The group will take community feedback, hone their ideas and come up with a tighter list. County staff will then develop more specific cost estimates. They will present their ideas to the Board of Supervisors later this year.

The task force’s work is just one example of a public project - and public spending - that has been spurred by Lopez’s death and the community uproar that followed. The Board of Supervisors has approved more than $200,000 to fund the task force, including staff time supporting their work and travel for a group to attend a national conference on police-review boards.

At Monday’s meeting, Carrillo updated the group about the status of a park at the vacant lot where Lopez was shot. A park had been conceptualized for the site as far back as 20 years ago but never realized. Spurred by community demand to build a park on the dusty, dry lot, the county acquired the land in December.

“This project is finally going to happen,” Carrillo said. “It’s been two decades since this community was promised a park.”

The park will cost between $1 million and $2 million, including acquisition, design and other costs.

The healing subcommittee is one of three subcommittees of the task force that have been examining ways over the past year to improve community-police relations, models for civilian oversight of law enforcement, police practices like using body cameras and other areas of concern that emerged after Lopez was killed.

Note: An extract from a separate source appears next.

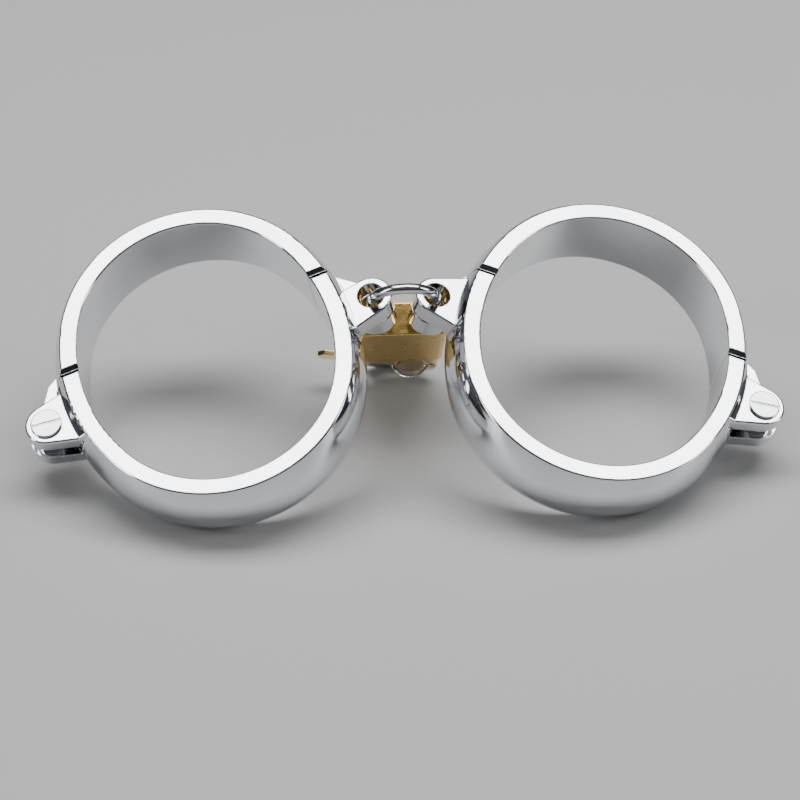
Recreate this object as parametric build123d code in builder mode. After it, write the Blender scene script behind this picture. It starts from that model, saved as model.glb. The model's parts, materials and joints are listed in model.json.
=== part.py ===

Members of the community policing subcommittee in December suggested the county assign two deputies to work five-year assignments in the Moorland Avenue neighborhood where Lopez lived and died.

They also suggested other changes, including hiring more women and Latinos, aimed at strengthening community policing as a means to improve the relationship between residents and deputies.

The Law Enforcement Accountability Subcommittee will present draft recommendations, most significantly a proposed format for a citizen police review board, on Jan. 26 and Feb. 2.